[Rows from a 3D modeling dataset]
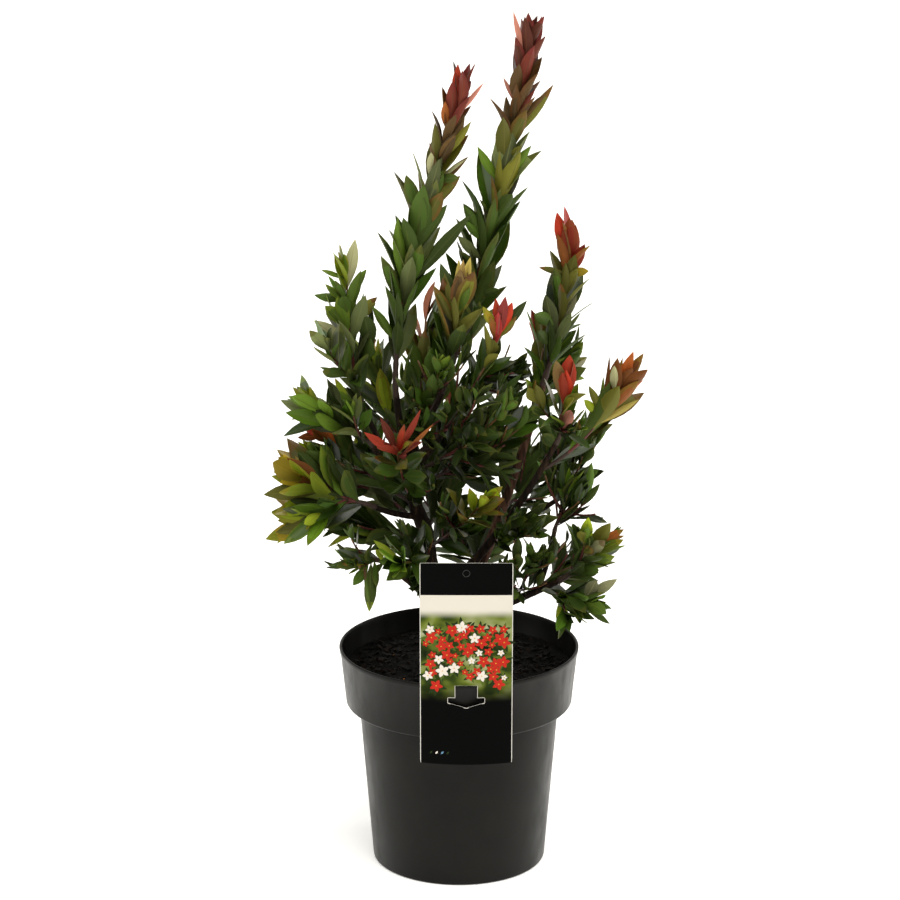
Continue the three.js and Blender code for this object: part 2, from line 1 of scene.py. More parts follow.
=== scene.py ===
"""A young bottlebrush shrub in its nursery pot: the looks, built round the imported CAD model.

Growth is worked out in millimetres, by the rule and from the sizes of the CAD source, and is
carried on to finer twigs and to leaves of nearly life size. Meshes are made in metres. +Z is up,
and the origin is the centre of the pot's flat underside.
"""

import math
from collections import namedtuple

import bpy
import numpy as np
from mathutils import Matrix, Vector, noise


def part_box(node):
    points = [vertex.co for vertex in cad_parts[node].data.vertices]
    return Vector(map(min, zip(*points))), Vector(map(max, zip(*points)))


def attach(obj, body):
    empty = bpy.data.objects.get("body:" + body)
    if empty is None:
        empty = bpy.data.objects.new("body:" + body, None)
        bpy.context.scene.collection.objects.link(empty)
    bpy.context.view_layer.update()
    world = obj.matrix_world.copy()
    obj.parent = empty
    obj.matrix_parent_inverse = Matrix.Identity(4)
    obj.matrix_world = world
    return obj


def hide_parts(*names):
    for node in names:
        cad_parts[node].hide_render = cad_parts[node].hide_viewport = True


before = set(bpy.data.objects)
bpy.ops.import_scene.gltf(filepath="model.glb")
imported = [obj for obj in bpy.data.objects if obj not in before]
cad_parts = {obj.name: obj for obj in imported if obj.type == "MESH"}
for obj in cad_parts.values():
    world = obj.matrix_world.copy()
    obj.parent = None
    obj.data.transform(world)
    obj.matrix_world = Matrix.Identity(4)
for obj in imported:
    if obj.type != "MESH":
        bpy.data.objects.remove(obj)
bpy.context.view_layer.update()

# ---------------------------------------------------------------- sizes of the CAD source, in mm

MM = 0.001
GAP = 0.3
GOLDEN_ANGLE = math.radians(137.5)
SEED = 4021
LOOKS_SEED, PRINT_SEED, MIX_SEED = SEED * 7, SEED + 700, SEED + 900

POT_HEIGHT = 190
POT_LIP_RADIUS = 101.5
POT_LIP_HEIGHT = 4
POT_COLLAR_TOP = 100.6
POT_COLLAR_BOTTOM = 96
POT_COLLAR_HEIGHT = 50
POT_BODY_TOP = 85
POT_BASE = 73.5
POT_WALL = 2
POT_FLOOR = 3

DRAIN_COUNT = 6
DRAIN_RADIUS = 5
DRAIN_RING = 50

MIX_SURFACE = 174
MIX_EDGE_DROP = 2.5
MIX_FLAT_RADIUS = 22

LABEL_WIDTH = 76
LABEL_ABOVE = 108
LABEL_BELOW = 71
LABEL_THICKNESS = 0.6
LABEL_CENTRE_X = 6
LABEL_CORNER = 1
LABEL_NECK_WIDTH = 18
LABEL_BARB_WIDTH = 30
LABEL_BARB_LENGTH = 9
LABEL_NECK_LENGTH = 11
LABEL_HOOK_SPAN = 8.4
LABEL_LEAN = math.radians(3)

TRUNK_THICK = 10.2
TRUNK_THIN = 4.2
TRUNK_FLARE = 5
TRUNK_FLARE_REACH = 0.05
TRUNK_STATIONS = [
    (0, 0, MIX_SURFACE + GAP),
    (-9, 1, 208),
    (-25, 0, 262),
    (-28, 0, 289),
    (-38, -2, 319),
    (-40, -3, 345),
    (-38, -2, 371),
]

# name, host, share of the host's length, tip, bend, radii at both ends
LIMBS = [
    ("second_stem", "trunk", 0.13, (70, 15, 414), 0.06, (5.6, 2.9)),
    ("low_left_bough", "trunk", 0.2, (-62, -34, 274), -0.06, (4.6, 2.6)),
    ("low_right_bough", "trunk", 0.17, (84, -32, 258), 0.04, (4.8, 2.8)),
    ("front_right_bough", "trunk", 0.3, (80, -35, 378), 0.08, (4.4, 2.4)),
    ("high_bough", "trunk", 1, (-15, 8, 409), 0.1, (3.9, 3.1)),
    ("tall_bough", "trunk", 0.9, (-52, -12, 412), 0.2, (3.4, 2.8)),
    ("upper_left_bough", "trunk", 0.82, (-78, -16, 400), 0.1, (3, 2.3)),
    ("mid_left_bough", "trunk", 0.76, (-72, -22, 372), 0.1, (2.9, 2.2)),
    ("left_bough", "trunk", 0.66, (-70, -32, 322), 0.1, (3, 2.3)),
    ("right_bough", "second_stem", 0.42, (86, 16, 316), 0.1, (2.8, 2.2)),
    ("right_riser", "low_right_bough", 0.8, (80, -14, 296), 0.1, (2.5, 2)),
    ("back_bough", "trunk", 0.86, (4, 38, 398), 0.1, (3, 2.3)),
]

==

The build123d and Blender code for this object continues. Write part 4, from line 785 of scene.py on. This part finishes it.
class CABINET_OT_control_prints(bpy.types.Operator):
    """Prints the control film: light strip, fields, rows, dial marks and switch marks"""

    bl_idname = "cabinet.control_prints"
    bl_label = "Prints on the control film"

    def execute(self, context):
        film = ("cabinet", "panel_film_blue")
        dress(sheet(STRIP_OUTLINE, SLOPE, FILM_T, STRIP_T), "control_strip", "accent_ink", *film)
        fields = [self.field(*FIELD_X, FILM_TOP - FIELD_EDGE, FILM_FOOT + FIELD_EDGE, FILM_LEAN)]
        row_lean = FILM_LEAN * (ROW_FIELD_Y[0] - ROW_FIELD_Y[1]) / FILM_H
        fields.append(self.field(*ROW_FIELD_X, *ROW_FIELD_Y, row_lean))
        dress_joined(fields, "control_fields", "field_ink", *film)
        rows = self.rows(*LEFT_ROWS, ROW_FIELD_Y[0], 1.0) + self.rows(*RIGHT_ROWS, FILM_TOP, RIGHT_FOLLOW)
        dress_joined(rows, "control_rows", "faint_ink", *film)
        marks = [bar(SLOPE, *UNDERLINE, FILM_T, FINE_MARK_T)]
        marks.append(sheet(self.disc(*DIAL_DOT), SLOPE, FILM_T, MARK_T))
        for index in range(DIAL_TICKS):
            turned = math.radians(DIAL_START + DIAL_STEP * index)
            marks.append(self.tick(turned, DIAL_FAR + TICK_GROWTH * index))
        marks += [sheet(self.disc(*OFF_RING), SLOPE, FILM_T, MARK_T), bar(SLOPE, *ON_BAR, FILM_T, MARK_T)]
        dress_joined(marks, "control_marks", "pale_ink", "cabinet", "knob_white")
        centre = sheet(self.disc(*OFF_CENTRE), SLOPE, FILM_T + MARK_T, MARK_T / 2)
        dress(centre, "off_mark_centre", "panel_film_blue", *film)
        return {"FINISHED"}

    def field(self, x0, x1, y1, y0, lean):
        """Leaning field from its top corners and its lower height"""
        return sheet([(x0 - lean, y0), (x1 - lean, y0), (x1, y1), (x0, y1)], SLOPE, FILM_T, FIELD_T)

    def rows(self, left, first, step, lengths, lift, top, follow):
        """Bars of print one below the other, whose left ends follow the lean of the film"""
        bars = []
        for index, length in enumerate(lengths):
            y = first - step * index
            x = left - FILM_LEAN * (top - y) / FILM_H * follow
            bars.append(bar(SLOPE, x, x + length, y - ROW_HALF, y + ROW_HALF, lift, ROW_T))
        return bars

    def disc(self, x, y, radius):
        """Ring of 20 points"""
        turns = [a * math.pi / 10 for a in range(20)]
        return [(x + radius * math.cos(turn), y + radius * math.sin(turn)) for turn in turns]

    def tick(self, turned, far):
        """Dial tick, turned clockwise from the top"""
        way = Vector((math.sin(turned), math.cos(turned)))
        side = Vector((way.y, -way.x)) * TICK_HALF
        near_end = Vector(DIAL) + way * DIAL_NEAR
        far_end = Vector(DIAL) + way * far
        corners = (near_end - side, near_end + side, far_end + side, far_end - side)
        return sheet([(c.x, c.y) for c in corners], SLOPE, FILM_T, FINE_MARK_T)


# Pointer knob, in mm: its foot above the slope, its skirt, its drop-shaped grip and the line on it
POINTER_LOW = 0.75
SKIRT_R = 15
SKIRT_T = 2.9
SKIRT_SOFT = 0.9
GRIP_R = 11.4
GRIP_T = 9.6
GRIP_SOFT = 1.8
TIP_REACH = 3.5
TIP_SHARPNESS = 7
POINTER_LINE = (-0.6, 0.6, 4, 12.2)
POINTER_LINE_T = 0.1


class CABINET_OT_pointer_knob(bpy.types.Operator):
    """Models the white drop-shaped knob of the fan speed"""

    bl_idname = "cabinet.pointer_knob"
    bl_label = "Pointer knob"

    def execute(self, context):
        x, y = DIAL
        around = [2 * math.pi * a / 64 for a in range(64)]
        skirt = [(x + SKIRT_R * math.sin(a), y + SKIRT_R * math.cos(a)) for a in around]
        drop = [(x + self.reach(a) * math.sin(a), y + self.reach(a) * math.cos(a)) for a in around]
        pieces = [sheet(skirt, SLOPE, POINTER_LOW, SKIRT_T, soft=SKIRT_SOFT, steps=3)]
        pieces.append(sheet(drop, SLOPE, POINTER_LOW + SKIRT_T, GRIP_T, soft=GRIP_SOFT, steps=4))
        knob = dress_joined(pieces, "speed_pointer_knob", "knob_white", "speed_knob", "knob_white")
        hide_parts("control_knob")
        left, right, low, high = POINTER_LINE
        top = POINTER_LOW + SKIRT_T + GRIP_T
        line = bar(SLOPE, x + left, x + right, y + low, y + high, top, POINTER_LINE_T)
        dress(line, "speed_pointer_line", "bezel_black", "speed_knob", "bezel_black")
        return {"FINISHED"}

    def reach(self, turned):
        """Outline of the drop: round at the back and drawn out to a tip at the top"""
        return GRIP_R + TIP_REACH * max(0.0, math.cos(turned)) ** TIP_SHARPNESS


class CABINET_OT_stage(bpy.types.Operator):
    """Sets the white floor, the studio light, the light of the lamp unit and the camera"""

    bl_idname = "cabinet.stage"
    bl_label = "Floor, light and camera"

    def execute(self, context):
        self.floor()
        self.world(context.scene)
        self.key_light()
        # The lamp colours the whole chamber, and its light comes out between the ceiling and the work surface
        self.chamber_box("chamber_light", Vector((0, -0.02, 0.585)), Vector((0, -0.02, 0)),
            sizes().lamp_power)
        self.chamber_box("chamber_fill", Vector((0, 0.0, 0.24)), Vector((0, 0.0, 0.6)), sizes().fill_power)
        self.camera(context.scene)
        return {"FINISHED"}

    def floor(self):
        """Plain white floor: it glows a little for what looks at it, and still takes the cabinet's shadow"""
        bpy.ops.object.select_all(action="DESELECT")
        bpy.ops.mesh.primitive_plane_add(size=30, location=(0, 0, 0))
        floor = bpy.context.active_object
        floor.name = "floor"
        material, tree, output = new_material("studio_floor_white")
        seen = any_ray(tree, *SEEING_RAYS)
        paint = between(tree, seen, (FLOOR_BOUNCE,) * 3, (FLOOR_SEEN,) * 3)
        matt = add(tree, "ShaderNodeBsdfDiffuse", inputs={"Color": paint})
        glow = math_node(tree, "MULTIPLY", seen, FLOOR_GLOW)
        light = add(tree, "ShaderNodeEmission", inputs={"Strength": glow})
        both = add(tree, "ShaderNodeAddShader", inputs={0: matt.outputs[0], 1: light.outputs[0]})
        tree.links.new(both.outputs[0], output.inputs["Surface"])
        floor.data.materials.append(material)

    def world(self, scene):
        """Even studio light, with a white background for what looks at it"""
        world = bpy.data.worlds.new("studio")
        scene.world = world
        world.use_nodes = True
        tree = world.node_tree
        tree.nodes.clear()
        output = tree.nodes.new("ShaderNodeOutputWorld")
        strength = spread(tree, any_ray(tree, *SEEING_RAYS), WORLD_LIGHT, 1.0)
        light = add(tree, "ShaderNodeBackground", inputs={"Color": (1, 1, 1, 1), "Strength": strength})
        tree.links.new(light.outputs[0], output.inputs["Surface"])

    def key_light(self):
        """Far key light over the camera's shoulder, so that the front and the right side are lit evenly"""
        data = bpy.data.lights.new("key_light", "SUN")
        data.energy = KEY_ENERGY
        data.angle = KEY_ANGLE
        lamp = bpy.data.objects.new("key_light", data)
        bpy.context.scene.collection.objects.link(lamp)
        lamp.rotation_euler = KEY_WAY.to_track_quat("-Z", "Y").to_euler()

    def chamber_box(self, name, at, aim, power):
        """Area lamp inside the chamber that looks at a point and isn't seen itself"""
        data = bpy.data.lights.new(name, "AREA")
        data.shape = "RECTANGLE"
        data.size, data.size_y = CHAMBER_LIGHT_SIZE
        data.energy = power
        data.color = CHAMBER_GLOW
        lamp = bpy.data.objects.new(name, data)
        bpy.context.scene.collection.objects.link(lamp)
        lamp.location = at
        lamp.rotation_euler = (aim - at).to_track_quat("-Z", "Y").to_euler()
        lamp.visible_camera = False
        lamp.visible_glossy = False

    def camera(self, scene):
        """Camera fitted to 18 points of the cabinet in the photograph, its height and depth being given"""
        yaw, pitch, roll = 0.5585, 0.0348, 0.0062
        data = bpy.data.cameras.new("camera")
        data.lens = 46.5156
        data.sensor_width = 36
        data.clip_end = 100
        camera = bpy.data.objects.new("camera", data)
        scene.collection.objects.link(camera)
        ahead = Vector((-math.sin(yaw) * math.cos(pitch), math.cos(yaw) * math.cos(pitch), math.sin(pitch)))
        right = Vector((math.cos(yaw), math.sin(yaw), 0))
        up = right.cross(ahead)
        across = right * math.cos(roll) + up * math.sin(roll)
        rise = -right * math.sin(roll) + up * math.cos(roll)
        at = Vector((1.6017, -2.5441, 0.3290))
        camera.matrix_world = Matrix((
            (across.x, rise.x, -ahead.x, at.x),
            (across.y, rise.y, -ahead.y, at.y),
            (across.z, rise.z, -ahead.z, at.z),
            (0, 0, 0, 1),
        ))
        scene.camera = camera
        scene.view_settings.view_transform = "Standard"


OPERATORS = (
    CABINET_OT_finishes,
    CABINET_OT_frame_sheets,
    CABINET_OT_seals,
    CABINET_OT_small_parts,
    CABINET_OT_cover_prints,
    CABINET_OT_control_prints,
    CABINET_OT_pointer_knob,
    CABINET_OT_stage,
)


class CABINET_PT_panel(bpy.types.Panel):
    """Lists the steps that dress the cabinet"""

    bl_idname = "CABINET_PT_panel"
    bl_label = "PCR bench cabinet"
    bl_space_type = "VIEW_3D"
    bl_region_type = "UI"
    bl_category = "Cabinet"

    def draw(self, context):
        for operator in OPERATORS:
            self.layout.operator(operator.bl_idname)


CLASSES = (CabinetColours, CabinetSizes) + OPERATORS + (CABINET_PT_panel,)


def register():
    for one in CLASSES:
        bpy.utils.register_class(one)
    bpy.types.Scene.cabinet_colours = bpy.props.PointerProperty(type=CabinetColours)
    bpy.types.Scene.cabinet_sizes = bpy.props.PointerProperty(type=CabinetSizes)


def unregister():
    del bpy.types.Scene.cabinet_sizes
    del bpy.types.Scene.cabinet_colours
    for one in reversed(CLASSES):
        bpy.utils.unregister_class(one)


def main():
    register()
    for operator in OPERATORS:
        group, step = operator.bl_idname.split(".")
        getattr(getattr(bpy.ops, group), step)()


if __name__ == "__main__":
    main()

▸ **TASK GOAL**: Beginning with the line that contains "in imported if" and ending with the line that contains "POT_FLOOR = 3", repeat exactly those lines and no others.

▸ **SOLVED PROBLEM**:
cad_parts = {obj.name: obj for obj in imported if obj.type == "MESH"}
for obj in cad_parts.values():
    world = obj.matrix_world.copy()
    obj.parent = None
    obj.data.transform(world)
    obj.matrix_world = Matrix.Identity(4)
for obj in imported:
    if obj.type != "MESH":
        bpy.data.objects.remove(obj)
bpy.context.view_layer.update()

# ---------------------------------------------------------------- sizes of the CAD source, in mm

MM = 0.001
GAP = 0.3
GOLDEN_ANGLE = math.radians(137.5)
SEED = 4021
LOOKS_SEED, PRINT_SEED, MIX_SEED = SEED * 7, SEED + 700, SEED + 900

POT_HEIGHT = 190
POT_LIP_RADIUS = 101.5
POT_LIP_HEIGHT = 4
POT_COLLAR_TOP = 100.6
POT_COLLAR_BOTTOM = 96
POT_COLLAR_HEIGHT = 50
POT_BODY_TOP = 85
POT_BASE = 73.5
POT_WALL = 2
POT_FLOOR = 3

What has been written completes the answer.